— START Data section —
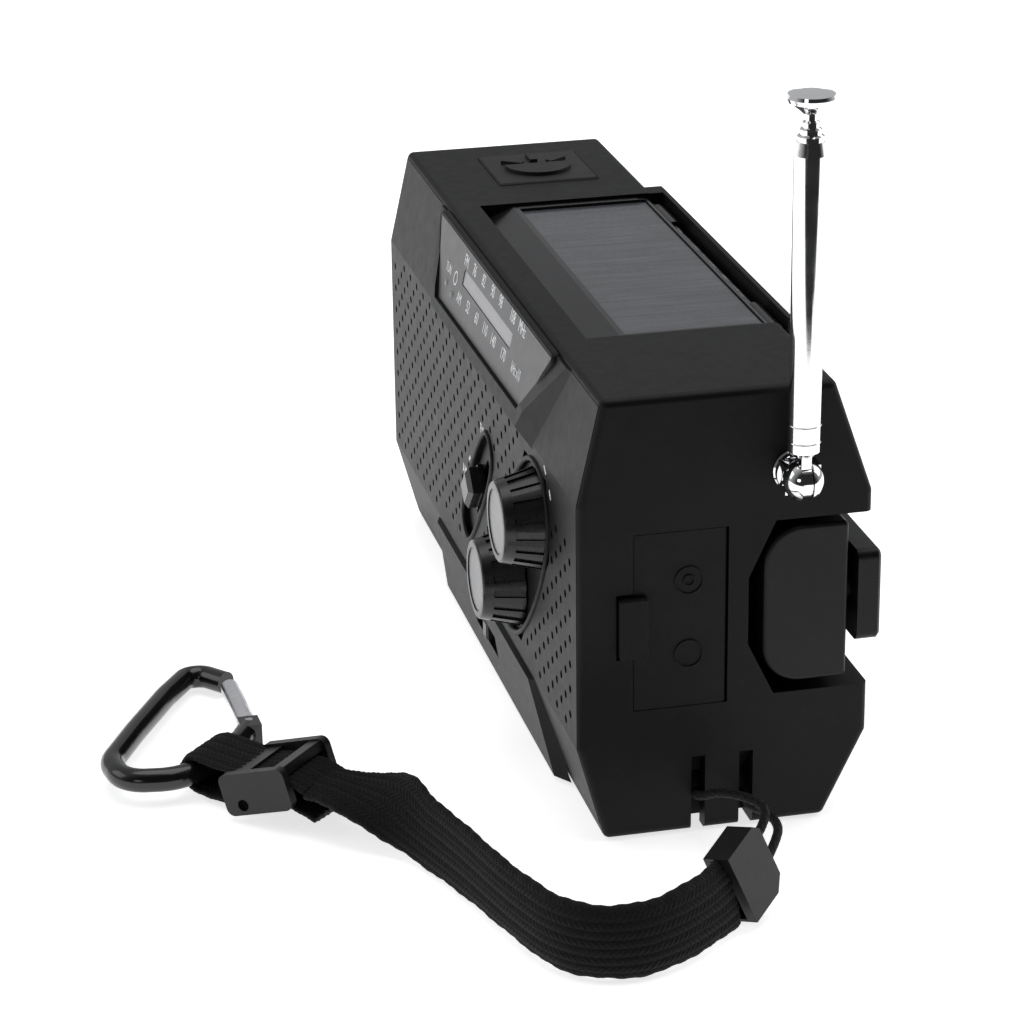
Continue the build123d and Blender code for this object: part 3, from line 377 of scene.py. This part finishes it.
def metal(name, col, rough=0.08, brushed=0.0, axis=(1, 1, 1), spread=0.03):
    mt, nt, bs = node_tree(name)
    v = coords(nt, 1.0, (0, 0, 0), axis)
    mid = noise(nt, v, 260, 4, 0.6)
    fine = noise(nt, v, 2600, 3, 0.6)
    base = mixc(nt, remap(nt, mid, 0, 1, 0.3, 0.7), tuple(q * (1 - spread) for q in col), tuple(min(1, q * (1 + spread)) for q in col))
    nt.links.new(base, bs.inputs["Base Color"])
    bs.inputs["Metallic"].default_value = 1.0
    nt.links.new(add(nt, remap(nt, mid, rough * 0.7, rough * 1.5, 0.3, 0.7), add(nt, fine, rough * 0.4, "MULTIPLY")), bs.inputs["Roughness"])
    bump(nt, bs, fine, 0.05 + brushed, 0.00003)
    return mt


plastic("m_shell", (0.0034, 0.0034, 0.0037), 0.45, 5200, 0.20, 0.2, 0.17, 0.35)
# the front panel is the shell's black plastic set lighter (0.0050 against 0.0034): painted light for the front face,
# which the lamps light more strongly
plastic("m_panel_painted_light", (0.0050, 0.0050, 0.0053), 0.44, 6200, 0.25, 0.2, 0.17, 0.4)
plastic("m_gloss", (0.006, 0.006, 0.0065), 0.20, 3000, 0.05, 0.2, 0.5, 0.35)
plastic("m_knob", (0.008, 0.008, 0.0085), 0.24, 3000, 0.08, 0.2, 0.5, 0.4)
plastic("m_lid", (0.0060, 0.0060, 0.0066), 0.19, 3800, 0.05, 0.2, 0.36, 0.4)
plastic("m_button", (0.007, 0.007, 0.0076), 0.55, 4800, 0.30, 0.2, 0.4, 0.6)
plastic("m_door", (0.0024, 0.0024, 0.0026), 0.56, 4800, 0.32, 0.2, 0.22, 0.4)
plastic("m_crank", (0.0046, 0.0046, 0.0050), 0.38, 4200, 0.18, 0.2, 0.24, 0.4)
plastic("m_strap_plastic", (0.0110, 0.0110, 0.0118), 0.36, 3600, 0.14, 0.2, 0.36, 0.5)
plastic("m_inner", (0.012, 0.012, 0.012), 0.6, 2600, 0.2, 0.2, 0.4, 0.2)
plastic("m_cream", (0.62, 0.61, 0.58), 0.4, 2600, 0.08, 0.05, 0.5, 0.1)
plastic("m_nylon", (0.66, 0.64, 0.57), 0.42, 2600, 0.10, 0.05, 0.5, 0.1)
plastic("m_board", (0.02, 0.12, 0.05), 0.35, 1400, 0.10, 0.2, 0.5, 0.1)
plastic("m_wrap", (0.03, 0.12, 0.34), 0.25, 1800, 0.05, 0.1, 0.5, 0.1)
plastic("m_dial", (0.088, 0.088, 0.092), 0.42, 5200, 0.12, 0.06, 0.5, 0.2)
plastic("m_slot", (0.30, 0.30, 0.31), 0.32, 3600, 0.06, 0.05, 0.5, 0.1)
plastic("m_cap", (0.26, 0.26, 0.27), 0.34, 5200, 0.15, 0.06, 0.6, 0.2)
plastic("m_print", (0.88, 0.89, 0.90), 0.5, 5200, 0.05, 0.04, 0.4, 0.1)
plastic("m_carabiner", (0.006, 0.006, 0.0065), 0.13, 1600, 0.03, 0.15, 0.6, 0.5)
# near-black matte plastic for the eyelet's flat disc: painted shade for the hole's dark inside
plastic("m_eyelet_painted_shade", (0.0009, 0.0009, 0.0010), 0.85, 3600, 0.1, 0.2, 0.03, 0.0)
metal("m_chrome", (0.88, 0.88, 0.89), 0.06)
metal("m_steel", (0.56, 0.56, 0.57), 0.26, 0.1)
metal("m_alu", (0.74, 0.74, 0.76), 0.24, 0.15, (1, 1, 1))
metal("m_iron", (0.30, 0.30, 0.31), 0.38, 0.2)

# clear plastic
mt, nt, bs = node_tree("m_clear")
bs.inputs["Base Color"].default_value = (0.9, 0.92, 0.93, 1)
bs.inputs["Transmission Weight"].default_value = 1.0
bs.inputs["IOR"].default_value = 1.49
cv = coords(nt)
nt.links.new(remap(nt, noise(nt, cv, 600, 3), 0.03, 0.10, 0.3, 0.7), bs.inputs["Roughness"])
bump(nt, bs, noise(nt, cv, 240, 2), 0.03, 0.0001)

# knitted webbing and cord
for nm, col, sc in (("m_webbing", (0.0042, 0.0042, 0.0045), 2600), ("m_cord", (0.0050, 0.0050, 0.0053), 4200)):
    mt, nt, bs = node_tree(nm)
    cv = coords(nt)
    yarn = noise(nt, cv, sc, 4, 0.7)
    fuzz = noise(nt, cv, sc * 3, 2, 0.7)
    soil = noise(nt, cv, 60, 3)
    base = mixc(nt, remap(nt, yarn, 0, 1, 0.35, 0.68), tuple(q * 0.45 for q in col), tuple(q * 2.3 for q in col))
    base = mixc(nt, add(nt, ramp(nt, soil, [(0.5, (0, 0, 0)), (0.8, (1, 1, 1))]), 0.10, "MULTIPLY"), base, (0.016, 0.0155, 0.015))
    nt.links.new(base, bs.inputs["Base Color"])
    nt.links.new(remap(nt, fuzz, 0.62, 0.9), bs.inputs["Roughness"])
    bs.inputs["Specular IOR Level"].default_value = 0.18
    bs.inputs["Sheen Weight"].default_value = 0.05
    bs.inputs["Sheen Roughness"].default_value = 0.45
    bump(nt, bs, add(nt, yarn, add(nt, fuzz, 0.5, "MULTIPLY")), 0.6, 0.00018)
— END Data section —
Short task: Could you quote the material above in full, exactly as it stands?

Response:
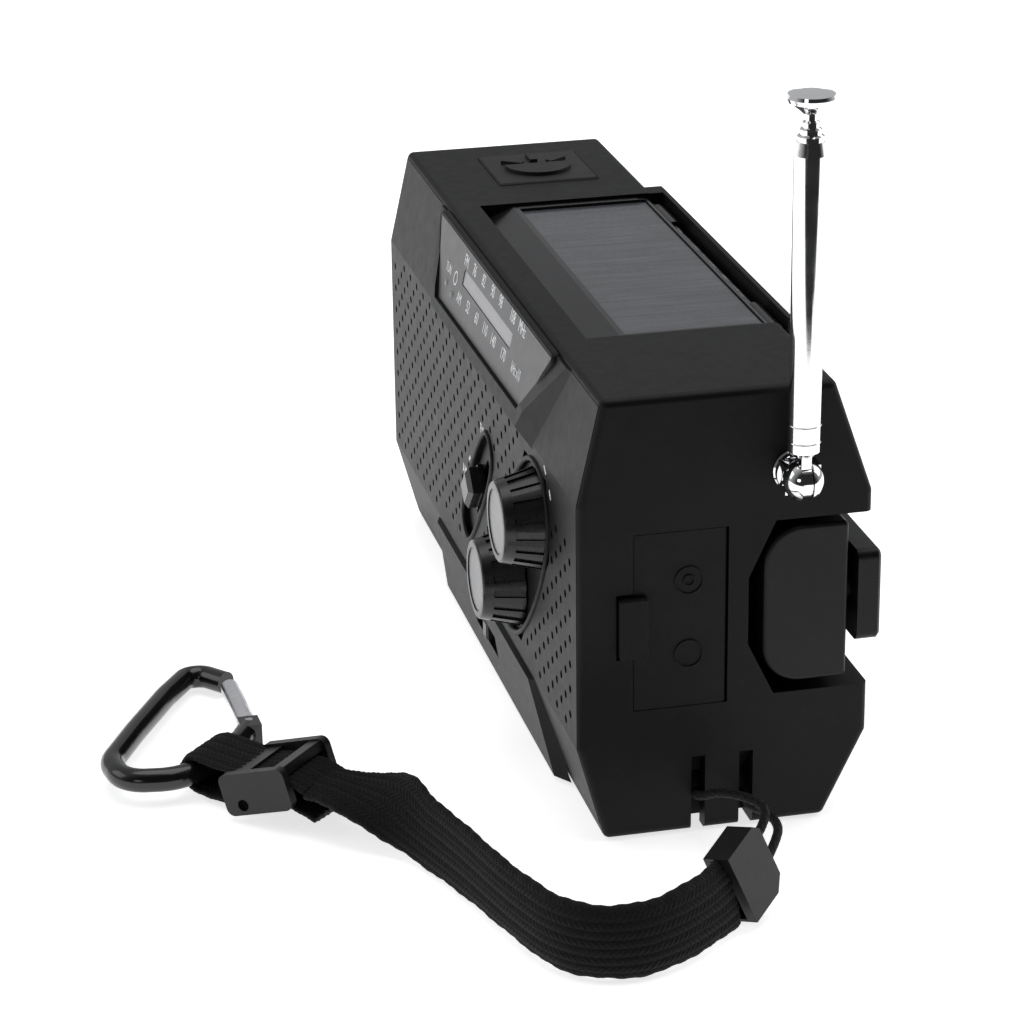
Continue the build123d and Blender code for this object: part 3, from line 377 of scene.py. This part finishes it.
def metal(name, col, rough=0.08, brushed=0.0, axis=(1, 1, 1), spread=0.03):
    mt, nt, bs = node_tree(name)
    v = coords(nt, 1.0, (0, 0, 0), axis)
    mid = noise(nt, v, 260, 4, 0.6)
    fine = noise(nt, v, 2600, 3, 0.6)
    base = mixc(nt, remap(nt, mid, 0, 1, 0.3, 0.7), tuple(q * (1 - spread) for q in col), tuple(min(1, q * (1 + spread)) for q in col))
    nt.links.new(base, bs.inputs["Base Color"])
    bs.inputs["Metallic"].default_value = 1.0
    nt.links.new(add(nt, remap(nt, mid, rough * 0.7, rough * 1.5, 0.3, 0.7), add(nt, fine, rough * 0.4, "MULTIPLY")), bs.inputs["Roughness"])
    bump(nt, bs, fine, 0.05 + brushed, 0.00003)
    return mt


plastic("m_shell", (0.0034, 0.0034, 0.0037), 0.45, 5200, 0.20, 0.2, 0.17, 0.35)
# the front panel is the shell's black plastic set lighter (0.0050 against 0.0034): painted light for the front face,
# which the lamps light more strongly
plastic("m_panel_painted_light", (0.0050, 0.0050, 0.0053), 0.44, 6200, 0.25, 0.2, 0.17, 0.4)
plastic("m_gloss", (0.006, 0.006, 0.0065), 0.20, 3000, 0.05, 0.2, 0.5, 0.35)
plastic("m_knob", (0.008, 0.008, 0.0085), 0.24, 3000, 0.08, 0.2, 0.5, 0.4)
plastic("m_lid", (0.0060, 0.0060, 0.0066), 0.19, 3800, 0.05, 0.2, 0.36, 0.4)
plastic("m_button", (0.007, 0.007, 0.0076), 0.55, 4800, 0.30, 0.2, 0.4, 0.6)
plastic("m_door", (0.0024, 0.0024, 0.0026), 0.56, 4800, 0.32, 0.2, 0.22, 0.4)
plastic("m_crank", (0.0046, 0.0046, 0.0050), 0.38, 4200, 0.18, 0.2, 0.24, 0.4)
plastic("m_strap_plastic", (0.0110, 0.0110, 0.0118), 0.36, 3600, 0.14, 0.2, 0.36, 0.5)
plastic("m_inner", (0.012, 0.012, 0.012), 0.6, 2600, 0.2, 0.2, 0.4, 0.2)
plastic("m_cream", (0.62, 0.61, 0.58), 0.4, 2600, 0.08, 0.05, 0.5, 0.1)
plastic("m_nylon", (0.66, 0.64, 0.57), 0.42, 2600, 0.10, 0.05, 0.5, 0.1)
plastic("m_board", (0.02, 0.12, 0.05), 0.35, 1400, 0.10, 0.2, 0.5, 0.1)
plastic("m_wrap", (0.03, 0.12, 0.34), 0.25, 1800, 0.05, 0.1, 0.5, 0.1)
plastic("m_dial", (0.088, 0.088, 0.092), 0.42, 5200, 0.12, 0.06, 0.5, 0.2)
plastic("m_slot", (0.30, 0.30, 0.31), 0.32, 3600, 0.06, 0.05, 0.5, 0.1)
plastic("m_cap", (0.26, 0.26, 0.27), 0.34, 5200, 0.15, 0.06, 0.6, 0.2)
plastic("m_print", (0.88, 0.89, 0.90), 0.5, 5200, 0.05, 0.04, 0.4, 0.1)
plastic("m_carabiner", (0.006, 0.006, 0.0065), 0.13, 1600, 0.03, 0.15, 0.6, 0.5)
# near-black matte plastic for the eyelet's flat disc: painted shade for the hole's dark inside
plastic("m_eyelet_painted_shade", (0.0009, 0.0009, 0.0010), 0.85, 3600, 0.1, 0.2, 0.03, 0.0)
metal("m_chrome", (0.88, 0.88, 0.89), 0.06)
metal("m_steel", (0.56, 0.56, 0.57), 0.26, 0.1)
metal("m_alu", (0.74, 0.74, 0.76), 0.24, 0.15, (1, 1, 1))
metal("m_iron", (0.30, 0.30, 0.31), 0.38, 0.2)

# clear plastic
mt, nt, bs = node_tree("m_clear")
bs.inputs["Base Color"].default_value = (0.9, 0.92, 0.93, 1)
bs.inputs["Transmission Weight"].default_value = 1.0
bs.inputs["IOR"].default_value = 1.49
cv = coords(nt)
nt.links.new(remap(nt, noise(nt, cv, 600, 3), 0.03, 0.10, 0.3, 0.7), bs.inputs["Roughness"])
bump(nt, bs, noise(nt, cv, 240, 2), 0.03, 0.0001)

# knitted webbing and cord
for nm, col, sc in (("m_webbing", (0.0042, 0.0042, 0.0045), 2600), ("m_cord", (0.0050, 0.0050, 0.0053), 4200)):
    mt, nt, bs = node_tree(nm)
    cv = coords(nt)
    yarn = noise(nt, cv, sc, 4, 0.7)
    fuzz = noise(nt, cv, sc * 3, 2, 0.7)
    soil = noise(nt, cv, 60, 3)
    base = mixc(nt, remap(nt, yarn, 0, 1, 0.35, 0.68), tuple(q * 0.45 for q in col), tuple(q * 2.3 for q in col))
    base = mixc(nt, add(nt, ramp(nt, soil, [(0.5, (0, 0, 0)), (0.8, (1, 1, 1))]), 0.10, "MULTIPLY"), base, (0.016, 0.0155, 0.015))
    nt.links.new(base, bs.inputs["Base Color"])
    nt.links.new(remap(nt, fuzz, 0.62, 0.9), bs.inputs["Roughness"])
    bs.inputs["Specular IOR Level"].default_value = 0.18
    bs.inputs["Sheen Weight"].default_value = 0.05
    bs.inputs["Sheen Roughness"].default_value = 0.45
    bump(nt, bs, add(nt, yarn, add(nt, fuzz, 0.5, "MULTIPLY")), 0.6, 0.00018)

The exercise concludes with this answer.